CMF Introduction
This document explains the concept and architecture of the Cache Management Framework (CMF) and provides instructions on how to compile, install, and use it.
CMF is developed based on the Kunpeng hardware platform. It consists of a kernel-mode driver and a command line tool. The kernel-mode driver interacts with the command line tool through ioctl. The command line tool parses user command line parameters and sends the parsed parameters to the kernel-mode driver through the user-mode API. Then, the driver verifies the validity of the parameters. After the parameters pass the validity check, the hardware access module queries and sets hardware registers.
CMF modifies hardware registers to control the allocation of system resources such as the L2 cache and L3 cache.
Architecture

Application Scenarios
Ascend 800I A3 inference servers running on the new Kunpeng 920 processor model may experience slow operator delivery, leading to a high NPU idle rate and a long decoding latency.
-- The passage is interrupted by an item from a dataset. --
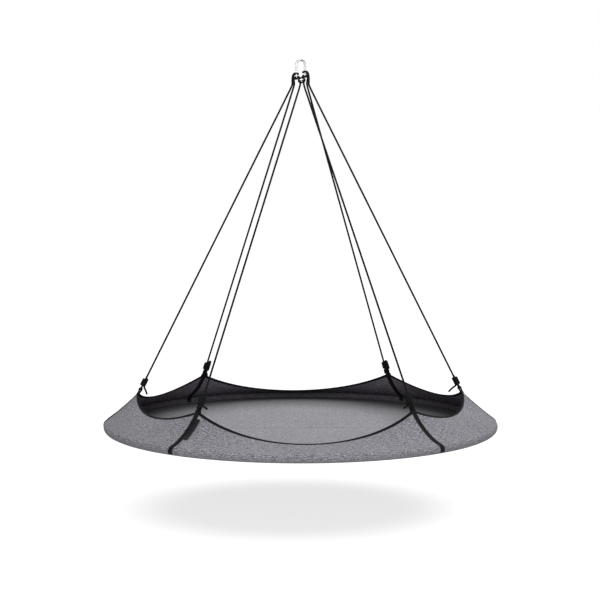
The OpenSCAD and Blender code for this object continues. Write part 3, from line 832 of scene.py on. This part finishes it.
SEAM_LEAN = {4: -1.3, 5: 1.3}  # degrees that the seams under these peaks spread towards the hem
WRAP_END = -96  # degrees round the tube to the cloth's hidden edge
WRAP_SHARE = 0.2  # of the cloth's rows lie round the tube
FOLDS_ROUND = 9  # to a full turn about a peak
FOLD_RISE = 0.0014
WALL_FALL = 0.21  # from edge to foot
PUCKER = 0.00025
WIDE_COLUMNS, SIDE_COLUMNS, WALL_ROWS = 64, 44, 36
WALL_CUT = 0.28  # height of the flat cloth


def foot_angle(a):
    """Where the wall leaves the tube at angle a round the ring: it stands straighter at the sides."""
    return FOOT_ANGLE + (SIDE_FOOT_ANGLE - FOOT_ANGLE) * math.cos(math.radians(a)) ** 4


def profile(edge, a, s):
    """The wall's curve in a section at angle a, from its foot at s = 0 to its edge at s = 1."""
    foot = Vector((RING_R, 0)) + polar(WALL_FOOT_R, foot_angle(a))
    knee = foot + polar(FLARE * (edge - foot).length, foot_angle(a) + 90)
    return (1 - s) ** 2 * foot + 2 * s * (1 - s) * knee + s * s * edge


def section(edge, a, v):
    """Cloth's own line in a section: round the tube first, then up the wall."""
    if v < WRAP_SHARE:
        return Vector((RING_R, 0)) + polar(WALL_FOOT_R, mix(WRAP_END, foot_angle(a), v / WRAP_SHARE))
    return profile(edge, a, (v - WRAP_SHARE) / (1 - WRAP_SHARE))


def seam_angle(i, height):
    """The angle round the ring at which the seam and strap under peak i stand, at that height."""
    return PEAK_ANGLES[i] + SEAM_LEAN.get(i, 0) * (1 - min(max(height / PEAK.y, 0), 1))


def edge_point(k, q):
    """The edge of panel k scoops down from a peak to its gap and up to the next."""
    return PEAK + (GAPS[k] - PEAK) * (1 - abs(2 * q - 1) ** EDGE_POWER)


def wall_spot(k, q, v):
    """Middle of the cloth. q from 0 to 1 runs between the two straps, and past them over their bands."""
    p0, p1 = section(PEAK, PEAK_ANGLES[k], v), section(PEAK, PEAK_ANGLES[k + 1], v)
    a0, a1 = seam_angle(k, p0.y), seam_angle(k + 1, p1.y)
    if q < 0:
        return turned(p0, a0) + tangent(a0) * mix(BAND, HALF_SEAM, -q)
    if q > 1:
        return turned(p1, a1) - tangent(a1) * mix(BAND, HALF_SEAM, q - 1)
    d0, d1 = (math.degrees(math.atan(BAND / p.x)) for p in (p0, p1))
    a = a0 + d0 + (a1 - a0 - d0 - d1) * q
    return turned(section(edge_point(k, q), a, v), a)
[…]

CMF modifies hardware registers to adjust the L2 cache allocation in the system. This reduces the decoding latency of the Qwen2 1.5B model by 7%.
In addition, CMF provides APIs that allow external applications to interact with the driver to view and modify the hardware resource allocation policies.
Constraints
- This function is supported only on physical machines.
- The driver must be loaded by the root user.
- The L2 I-cache and D-cache must be configured with 2-way or greater associativity.
- Power status switching operations are not allowed on driver-occupied cores, as they can cause a reset. These operations include restarting, enabling Local Peripheral Interrupts (LPIs), and activating low-power features in non-high-performance mode.
- Hardware registers can be read and written through the command line tool only after the kernel-mode driver is successfully loaded.